Reproduce the span that opens at the line containing "for name, shape" and closes at the line containing "before = set(bpy.data.objects)", both lines included, without alteration and without any other line.
— start —
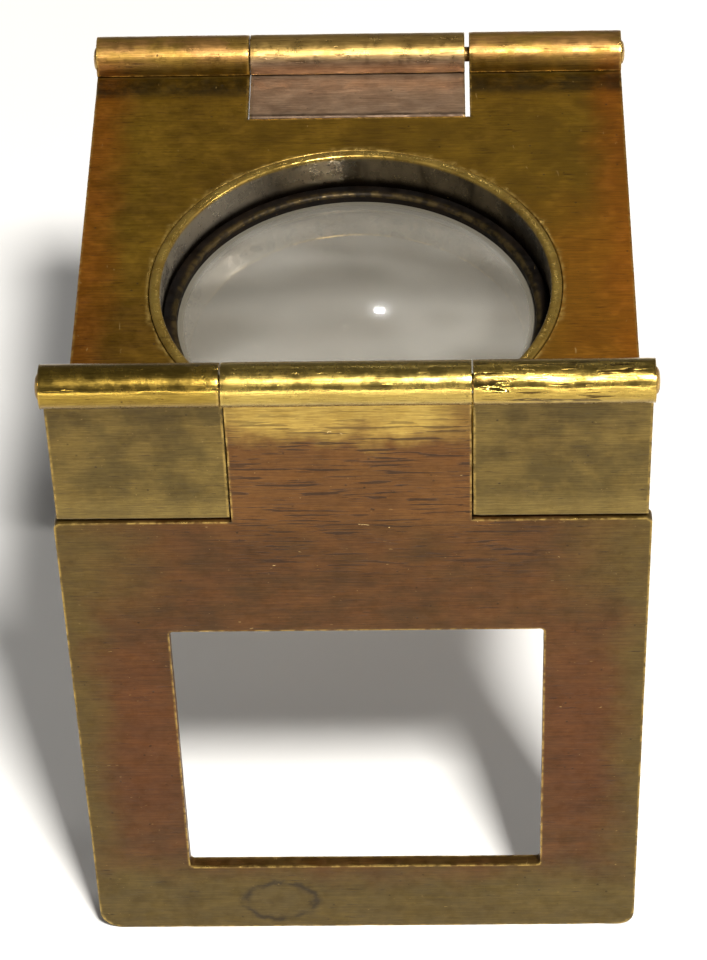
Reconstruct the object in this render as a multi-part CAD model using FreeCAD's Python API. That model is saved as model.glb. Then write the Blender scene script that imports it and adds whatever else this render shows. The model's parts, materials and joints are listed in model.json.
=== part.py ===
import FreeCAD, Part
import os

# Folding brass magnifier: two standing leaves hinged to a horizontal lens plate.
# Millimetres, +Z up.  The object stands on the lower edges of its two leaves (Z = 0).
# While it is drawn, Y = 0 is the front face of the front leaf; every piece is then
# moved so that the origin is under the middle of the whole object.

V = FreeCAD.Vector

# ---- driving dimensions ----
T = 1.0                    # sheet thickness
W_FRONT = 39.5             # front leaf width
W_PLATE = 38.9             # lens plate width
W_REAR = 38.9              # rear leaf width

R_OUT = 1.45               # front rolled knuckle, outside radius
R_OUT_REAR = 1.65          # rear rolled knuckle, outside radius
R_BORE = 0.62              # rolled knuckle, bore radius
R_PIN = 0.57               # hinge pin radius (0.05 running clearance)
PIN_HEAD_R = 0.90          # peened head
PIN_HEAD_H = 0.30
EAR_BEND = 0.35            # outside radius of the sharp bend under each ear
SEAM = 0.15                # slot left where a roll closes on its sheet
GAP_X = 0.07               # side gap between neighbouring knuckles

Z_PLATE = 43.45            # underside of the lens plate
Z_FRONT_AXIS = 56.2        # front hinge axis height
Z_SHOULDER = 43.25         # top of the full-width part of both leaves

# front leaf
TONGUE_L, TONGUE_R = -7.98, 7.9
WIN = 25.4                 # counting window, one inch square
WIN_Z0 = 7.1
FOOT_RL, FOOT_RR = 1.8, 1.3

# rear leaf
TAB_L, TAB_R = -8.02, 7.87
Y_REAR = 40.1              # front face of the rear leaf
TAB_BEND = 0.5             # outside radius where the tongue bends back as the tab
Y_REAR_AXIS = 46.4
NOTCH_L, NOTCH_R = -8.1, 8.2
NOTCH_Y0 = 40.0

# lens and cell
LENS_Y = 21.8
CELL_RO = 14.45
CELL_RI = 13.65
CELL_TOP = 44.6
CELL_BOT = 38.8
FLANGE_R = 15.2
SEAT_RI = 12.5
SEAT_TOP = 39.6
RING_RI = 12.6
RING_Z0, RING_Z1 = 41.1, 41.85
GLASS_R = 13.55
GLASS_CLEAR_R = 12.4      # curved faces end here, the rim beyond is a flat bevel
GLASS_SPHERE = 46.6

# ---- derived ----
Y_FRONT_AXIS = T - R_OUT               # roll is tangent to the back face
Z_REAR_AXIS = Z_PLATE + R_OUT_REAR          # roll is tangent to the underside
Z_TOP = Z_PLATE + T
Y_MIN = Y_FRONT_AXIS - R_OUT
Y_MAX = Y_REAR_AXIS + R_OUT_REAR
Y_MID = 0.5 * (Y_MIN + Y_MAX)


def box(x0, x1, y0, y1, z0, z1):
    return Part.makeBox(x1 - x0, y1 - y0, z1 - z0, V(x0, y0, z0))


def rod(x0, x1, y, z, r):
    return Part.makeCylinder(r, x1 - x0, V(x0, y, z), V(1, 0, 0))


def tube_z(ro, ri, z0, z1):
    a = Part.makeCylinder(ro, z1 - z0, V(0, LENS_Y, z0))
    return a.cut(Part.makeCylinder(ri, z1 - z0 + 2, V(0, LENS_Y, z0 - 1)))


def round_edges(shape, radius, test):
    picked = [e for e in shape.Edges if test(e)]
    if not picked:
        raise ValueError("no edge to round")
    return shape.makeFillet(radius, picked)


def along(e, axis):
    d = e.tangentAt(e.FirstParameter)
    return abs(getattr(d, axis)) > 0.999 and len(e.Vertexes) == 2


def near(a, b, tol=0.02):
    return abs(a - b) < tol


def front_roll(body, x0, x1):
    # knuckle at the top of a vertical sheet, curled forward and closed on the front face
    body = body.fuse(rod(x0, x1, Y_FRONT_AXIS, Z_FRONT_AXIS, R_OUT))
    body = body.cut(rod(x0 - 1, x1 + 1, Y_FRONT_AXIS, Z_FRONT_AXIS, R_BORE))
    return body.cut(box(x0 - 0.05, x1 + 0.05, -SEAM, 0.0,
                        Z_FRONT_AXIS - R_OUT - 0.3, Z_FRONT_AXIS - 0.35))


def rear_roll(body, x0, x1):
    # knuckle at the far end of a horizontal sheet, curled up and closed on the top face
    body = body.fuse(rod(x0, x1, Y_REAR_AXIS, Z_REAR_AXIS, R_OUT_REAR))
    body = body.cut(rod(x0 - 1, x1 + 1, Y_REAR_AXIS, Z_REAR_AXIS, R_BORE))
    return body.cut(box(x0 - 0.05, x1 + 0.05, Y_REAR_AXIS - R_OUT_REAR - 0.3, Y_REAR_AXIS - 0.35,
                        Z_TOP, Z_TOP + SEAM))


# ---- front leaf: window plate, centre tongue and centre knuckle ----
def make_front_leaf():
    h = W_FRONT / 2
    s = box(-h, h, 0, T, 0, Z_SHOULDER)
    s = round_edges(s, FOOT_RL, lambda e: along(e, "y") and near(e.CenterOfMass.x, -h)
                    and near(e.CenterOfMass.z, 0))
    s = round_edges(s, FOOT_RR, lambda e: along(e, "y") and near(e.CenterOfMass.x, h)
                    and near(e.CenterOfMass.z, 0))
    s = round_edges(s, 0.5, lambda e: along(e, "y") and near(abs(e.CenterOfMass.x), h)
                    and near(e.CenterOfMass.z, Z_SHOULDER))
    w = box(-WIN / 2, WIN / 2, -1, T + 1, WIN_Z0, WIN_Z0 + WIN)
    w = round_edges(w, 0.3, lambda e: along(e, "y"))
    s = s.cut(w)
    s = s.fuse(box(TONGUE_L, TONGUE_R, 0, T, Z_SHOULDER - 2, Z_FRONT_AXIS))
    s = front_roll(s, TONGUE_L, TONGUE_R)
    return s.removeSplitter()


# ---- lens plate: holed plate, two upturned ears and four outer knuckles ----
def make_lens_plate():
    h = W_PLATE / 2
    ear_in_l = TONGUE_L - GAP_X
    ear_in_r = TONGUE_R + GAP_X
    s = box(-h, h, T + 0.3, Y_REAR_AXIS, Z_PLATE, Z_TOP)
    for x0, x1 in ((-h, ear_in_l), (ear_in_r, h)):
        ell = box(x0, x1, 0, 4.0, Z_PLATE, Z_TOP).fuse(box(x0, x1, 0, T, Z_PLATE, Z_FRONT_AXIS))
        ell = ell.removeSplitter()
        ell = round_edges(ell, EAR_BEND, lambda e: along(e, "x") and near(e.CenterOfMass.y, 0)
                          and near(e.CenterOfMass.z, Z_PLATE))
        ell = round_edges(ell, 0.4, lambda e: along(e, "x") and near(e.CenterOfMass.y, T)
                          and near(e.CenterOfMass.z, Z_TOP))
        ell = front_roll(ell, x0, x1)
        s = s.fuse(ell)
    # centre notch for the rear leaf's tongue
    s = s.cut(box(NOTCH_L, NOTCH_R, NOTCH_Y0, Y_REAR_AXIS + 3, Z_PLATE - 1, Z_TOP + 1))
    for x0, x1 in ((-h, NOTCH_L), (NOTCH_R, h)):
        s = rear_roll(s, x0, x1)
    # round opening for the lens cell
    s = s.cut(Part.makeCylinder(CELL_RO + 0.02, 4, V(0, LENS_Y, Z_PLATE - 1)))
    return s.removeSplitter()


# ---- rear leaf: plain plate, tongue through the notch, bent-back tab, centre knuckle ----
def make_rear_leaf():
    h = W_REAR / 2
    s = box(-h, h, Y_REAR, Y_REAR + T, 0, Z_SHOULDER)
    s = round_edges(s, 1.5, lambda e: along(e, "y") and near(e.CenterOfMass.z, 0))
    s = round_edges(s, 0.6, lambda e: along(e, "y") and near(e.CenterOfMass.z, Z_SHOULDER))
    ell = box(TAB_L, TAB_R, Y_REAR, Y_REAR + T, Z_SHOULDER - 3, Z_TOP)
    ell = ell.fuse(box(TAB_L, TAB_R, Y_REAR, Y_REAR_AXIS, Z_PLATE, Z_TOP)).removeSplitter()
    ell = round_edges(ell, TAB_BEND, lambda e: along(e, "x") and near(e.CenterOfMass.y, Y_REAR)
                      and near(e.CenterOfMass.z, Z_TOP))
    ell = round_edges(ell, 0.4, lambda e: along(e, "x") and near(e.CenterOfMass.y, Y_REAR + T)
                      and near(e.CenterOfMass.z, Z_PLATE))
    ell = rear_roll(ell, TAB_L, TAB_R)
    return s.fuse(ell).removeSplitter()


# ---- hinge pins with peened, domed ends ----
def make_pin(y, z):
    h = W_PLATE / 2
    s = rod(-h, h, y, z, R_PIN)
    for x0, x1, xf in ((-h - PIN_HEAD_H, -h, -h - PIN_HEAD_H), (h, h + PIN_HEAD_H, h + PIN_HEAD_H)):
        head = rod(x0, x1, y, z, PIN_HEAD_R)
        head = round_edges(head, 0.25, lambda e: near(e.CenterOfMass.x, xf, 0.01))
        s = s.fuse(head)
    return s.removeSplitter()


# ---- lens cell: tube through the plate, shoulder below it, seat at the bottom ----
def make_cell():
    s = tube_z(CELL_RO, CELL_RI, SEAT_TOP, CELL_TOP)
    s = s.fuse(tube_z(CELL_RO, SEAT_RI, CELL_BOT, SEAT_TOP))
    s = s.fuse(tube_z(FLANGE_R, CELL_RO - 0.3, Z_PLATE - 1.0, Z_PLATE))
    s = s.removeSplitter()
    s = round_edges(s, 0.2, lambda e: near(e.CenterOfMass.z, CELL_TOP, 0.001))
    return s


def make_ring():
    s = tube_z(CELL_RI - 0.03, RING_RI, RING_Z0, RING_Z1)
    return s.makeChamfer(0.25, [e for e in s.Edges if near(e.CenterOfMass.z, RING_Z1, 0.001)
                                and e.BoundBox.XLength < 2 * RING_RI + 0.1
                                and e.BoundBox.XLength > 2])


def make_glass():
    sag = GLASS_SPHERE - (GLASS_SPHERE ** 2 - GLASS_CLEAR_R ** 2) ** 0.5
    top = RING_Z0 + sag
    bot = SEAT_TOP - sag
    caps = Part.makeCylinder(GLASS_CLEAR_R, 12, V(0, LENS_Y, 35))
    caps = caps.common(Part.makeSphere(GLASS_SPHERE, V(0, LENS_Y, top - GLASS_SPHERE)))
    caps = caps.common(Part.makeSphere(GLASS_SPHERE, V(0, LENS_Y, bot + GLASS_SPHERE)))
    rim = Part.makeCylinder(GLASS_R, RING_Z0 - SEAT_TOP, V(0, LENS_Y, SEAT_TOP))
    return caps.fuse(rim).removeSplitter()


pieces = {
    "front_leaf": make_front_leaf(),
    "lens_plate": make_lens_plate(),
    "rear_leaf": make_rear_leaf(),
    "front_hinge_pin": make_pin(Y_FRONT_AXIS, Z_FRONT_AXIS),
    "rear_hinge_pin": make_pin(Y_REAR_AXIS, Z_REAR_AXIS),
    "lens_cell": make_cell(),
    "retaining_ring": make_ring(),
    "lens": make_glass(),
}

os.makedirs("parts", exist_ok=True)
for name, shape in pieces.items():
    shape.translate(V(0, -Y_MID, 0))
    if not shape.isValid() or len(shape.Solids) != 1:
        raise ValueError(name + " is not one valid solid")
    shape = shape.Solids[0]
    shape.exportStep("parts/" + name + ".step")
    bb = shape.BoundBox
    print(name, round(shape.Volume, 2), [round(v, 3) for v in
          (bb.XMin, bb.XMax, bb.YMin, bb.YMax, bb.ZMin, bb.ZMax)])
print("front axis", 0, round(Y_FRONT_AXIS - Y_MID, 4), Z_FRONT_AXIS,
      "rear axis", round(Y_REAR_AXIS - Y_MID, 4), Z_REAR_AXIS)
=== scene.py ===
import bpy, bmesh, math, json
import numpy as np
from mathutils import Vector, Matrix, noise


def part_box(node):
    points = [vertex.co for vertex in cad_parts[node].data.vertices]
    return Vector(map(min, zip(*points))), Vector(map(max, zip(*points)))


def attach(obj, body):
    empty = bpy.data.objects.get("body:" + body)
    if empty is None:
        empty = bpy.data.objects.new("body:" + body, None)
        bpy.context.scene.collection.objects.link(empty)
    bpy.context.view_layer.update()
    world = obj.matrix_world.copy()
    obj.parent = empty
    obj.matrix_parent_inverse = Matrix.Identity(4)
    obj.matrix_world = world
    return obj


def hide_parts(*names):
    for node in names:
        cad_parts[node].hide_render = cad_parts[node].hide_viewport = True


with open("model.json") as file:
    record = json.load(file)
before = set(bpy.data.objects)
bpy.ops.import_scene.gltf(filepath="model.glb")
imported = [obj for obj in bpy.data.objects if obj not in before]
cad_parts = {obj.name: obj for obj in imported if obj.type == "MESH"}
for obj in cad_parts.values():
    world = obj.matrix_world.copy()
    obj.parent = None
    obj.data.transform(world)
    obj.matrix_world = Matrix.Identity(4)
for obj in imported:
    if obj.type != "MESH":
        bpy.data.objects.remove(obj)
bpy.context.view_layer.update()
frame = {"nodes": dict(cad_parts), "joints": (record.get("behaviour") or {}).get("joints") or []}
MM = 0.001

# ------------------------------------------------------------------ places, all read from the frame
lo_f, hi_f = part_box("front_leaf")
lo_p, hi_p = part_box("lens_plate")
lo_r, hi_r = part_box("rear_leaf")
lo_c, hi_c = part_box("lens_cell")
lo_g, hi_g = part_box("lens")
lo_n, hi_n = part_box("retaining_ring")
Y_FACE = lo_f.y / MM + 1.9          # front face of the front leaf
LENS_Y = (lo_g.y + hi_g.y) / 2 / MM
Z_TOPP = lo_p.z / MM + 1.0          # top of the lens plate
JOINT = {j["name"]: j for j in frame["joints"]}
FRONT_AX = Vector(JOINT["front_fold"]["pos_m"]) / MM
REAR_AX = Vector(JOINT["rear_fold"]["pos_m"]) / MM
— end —
→ RESULT FOR THIS TASK
for name, shape in pieces.items():
    shape.translate(V(0, -Y_MID, 0))
    if not shape.isValid() or len(shape.Solids) != 1:
        raise ValueError(name + " is not one valid solid")
    shape = shape.Solids[0]
    shape.exportStep("parts/" + name + ".step")
    bb = shape.BoundBox
    print(name, round(shape.Volume, 2), [round(v, 3) for v in
          (bb.XMin, bb.XMax, bb.YMin, bb.YMax, bb.ZMin, bb.ZMax)])
print("front axis", 0, round(Y_FRONT_AXIS - Y_MID, 4), Z_FRONT_AXIS,
      "rear axis", round(Y_REAR_AXIS - Y_MID, 4), Z_REAR_AXIS)
=== scene.py ===
import bpy, bmesh, math, json
import numpy as np
from mathutils import Vector, Matrix, noise


def part_box(node):
    points = [vertex.co for vertex in cad_parts[node].data.vertices]
    return Vector(map(min, zip(*points))), Vector(map(max, zip(*points)))


def attach(obj, body):
    empty = bpy.data.objects.get("body:" + body)
    if empty is None:
        empty = bpy.data.objects.new("body:" + body, None)
        bpy.context.scene.collection.objects.link(empty)
    bpy.context.view_layer.update()
    world = obj.matrix_world.copy()
    obj.parent = empty
    obj.matrix_parent_inverse = Matrix.Identity(4)
    obj.matrix_world = world
    return obj


def hide_parts(*names):
    for node in names:
        cad_parts[node].hide_render = cad_parts[node].hide_viewport = True


with open("model.json") as file:
    record = json.load(file)
before = set(bpy.data.objects)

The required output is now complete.